PDFs and ebooks haven’t really caught on yet, because the transmissive low-resolution screens on PCs and laptops are uncomfortable for long reading sessions. The Kindle, however, has a reflective screen that’s just as nice as ink on paper, except that color is still on the to do list. But color is too expensive for the typical paperback too.

I don’t know if the Kindle will be successful in the long run or not. But I’m sure that something like it will be the only “book” people will carry physically in the future.

And that will really open up the long tail in book publishing. People go to lulu.com because they don’t want to deal with publishers, or publishers don’t want to deal with them. It’s only a matter of time before there’s a Kindle that uses an open format that allows anybody to publish their own books on their own web sites.

But publishers aren’t going to go away. In fact, I predict that in the end, publishers will come out stronger. At least the ones that survive. When everybody can publish their own drivel, a publisher’s cachet becomes even more valuable.

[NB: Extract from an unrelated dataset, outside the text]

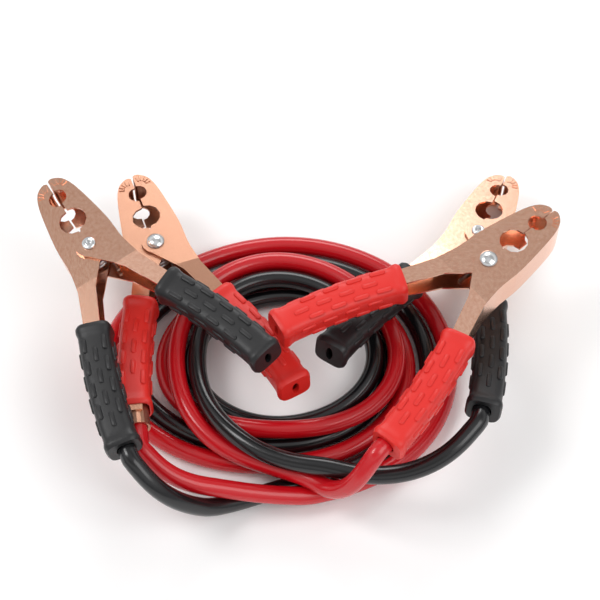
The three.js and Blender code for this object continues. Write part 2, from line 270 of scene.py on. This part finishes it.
def settle(lines):
    """Strands that press on each other move apart, and none goes below the floor."""
    points = np.concatenate(lines)
    line = np.concatenate([np.full(len(part), k) for k, part in enumerate(lines)])
    order = np.concatenate([np.arange(len(part)) for part in lines])
    last = np.concatenate([np.full(len(part), len(part) - 1) for part in lines])
    held = (order < held_points) | (order > last - held_points)
    same_line = line[:, None] == line[None, :]
    near = same_line & (abs(order[:, None] - order[None, :]) < neighbour_points)
    limit = cable_diameter + strand_gap
    for _ in range(settle_rounds):
        apart = points[:, None, :] - points[None, :, :]
        distance = np.linalg.norm(apart, axis=2)
        push = settle_push * (limit - distance) / np.maximum(distance, 1e-6)
        press = np.where(near | (distance > limit), 0, push)
        moves = (apart * press[:, :, None]).sum(axis=1)
        moves[1:-1] += ((points[:-2] + points[2:]) / 2 - points[1:-1]) * settle_smoothing
        moves[held] = 0
        points = points + moves
        points[~held, 2] = np.maximum(points[~held, 2], floor_z)
    return points[line == 0], points[line == 1]


red_plan = cable_end("rear_left") + red_lead_in
red_plan += coil_points(red_across, red_along, red_heights)
red_plan += red_lead_out + cable_end("front_right")[::-1]
black_plan = cable_end("front_left") + black_lead_in
black_plan += coil_points(black_across, black_along, black_heights)
black_plan += black_lead_out + cable_end("rear_right")[::-1]
settled = settle([through(red_plan, settle_spacing)[0], through(black_plan, settle_spacing)[0]])
for name, points, colour, start in (
    ("red_cable", settled[0], (0.55, 0.004, 0.01, 1), "rear_left"),
    ("black_cable", settled[1], (0.005, 0.005, 0.006, 1), "front_left"),
):
    fine, real_length = through([tuple(p) for p in points], drawn_spacing)
    cable = round_wire(name + "_sheath", (fine + layout_shift) / 1000, cable_diameter, resolution=6)
    sheath, nodes, links, shader = new_material(name + "_pvc")
    shader.inputs["Base Color"].default_value = colour
    shader.inputs["Roughness"].default_value = 0.24
    shader.inputs["Coat Weight"].default_value = 0.2
    shader.inputs["Coat Roughness"].default_value = 0.12
    grain = add_noise(nodes, 240)
    add_bump(nodes, links, grain, shader, strength=0.06, distance=0.0004)
    cable.data.materials.append(sheath)
    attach(cable, "coil_and_cable_halves")
    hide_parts(name)

# Clamp halves
# Each half is stamped and bent from steel sheet, copper plated and polished, jaw and handle in one
# piece. The photo shows the rear left clamp's plate browner and finer in grain, so it has a look of
# its own. The halves turn about the rivet.
edge_rounding = 0.25
plate_edge_angle = 40
polished_look = dict(
    roughness=0.22, grain=60, bump=0.04, dark=(0.84, 0.46, 0.32, 1), light=(0.93, 0.58, 0.43, 1),
)
brown_look = dict(
    roughness=0.34, grain=900, bump=0.12, dark=(0.42, 0.2, 0.12, 1), light=(0.72, 0.4, 0.28, 1),
)
for name in clamps:
    finish = brown_look if name == "rear_left" else polished_look
    for half in ("cable_half", "free_half"):
        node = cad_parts[f"{name}_{half}"]
        plate, nodes, links, shader = new_material(f"{name}_{half}_plate")
        shader.inputs["Metallic"].default_value = 1
        shader.inputs["Roughness"].default_value = finish["roughness"]
        grain = add_noise(nodes, finish["grain"], detail=5)
        tint = nodes.new("ShaderNodeValToRGB")
        tint.color_ramp.elements[0].position = 0.3
        tint.color_ramp.elements[1].position = 0.7
        tint.color_ramp.elements[0].color = finish["dark"]
        tint.color_ramp.elements[1].color = finish["light"]
        links.new(grain.outputs["Fac"], tint.inputs["Fac"])
        links.new(tint.outputs["Color"], shader.inputs["Base Color"])
        add_bump(nodes, links, grain, shader, strength=finish["bump"], distance=0.0003)
        node.data.materials.clear()
        node.data.materials.append(plate)
        soft = node.modifiers.new("edge", "BEVEL")
        soft.width = edge_rounding / 1000
        soft.segments = 2
        soft.limit_method = "ANGLE"
        soft.angle_limit = math.radians(plate_edge_angle)
        soft.harden_normals = False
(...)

I was recently asked if I was interested in co-writing a book. I signed the contract last week. I didn’t sign for the money. I signed mainly for four reasons. I’ve wanted to write a real book since the days I hurt myself on an old typewriter. I’m only writing half the book, leaving enough time for my software business. The book is on a topic that I’m an expert on. It will be published by the #1 publisher of computer books.

Actually, the last reason is the only real reason. It’s the one that makes be believe that the book will be successful. It’ll actually be in real bookstores where people can browse through it. Amazon will have plenty of stock and a deep discount. People won’t recognize my or my co-author’s name. But they’ll recognize the publisher just from the style of the cover. People do judge books by their covers.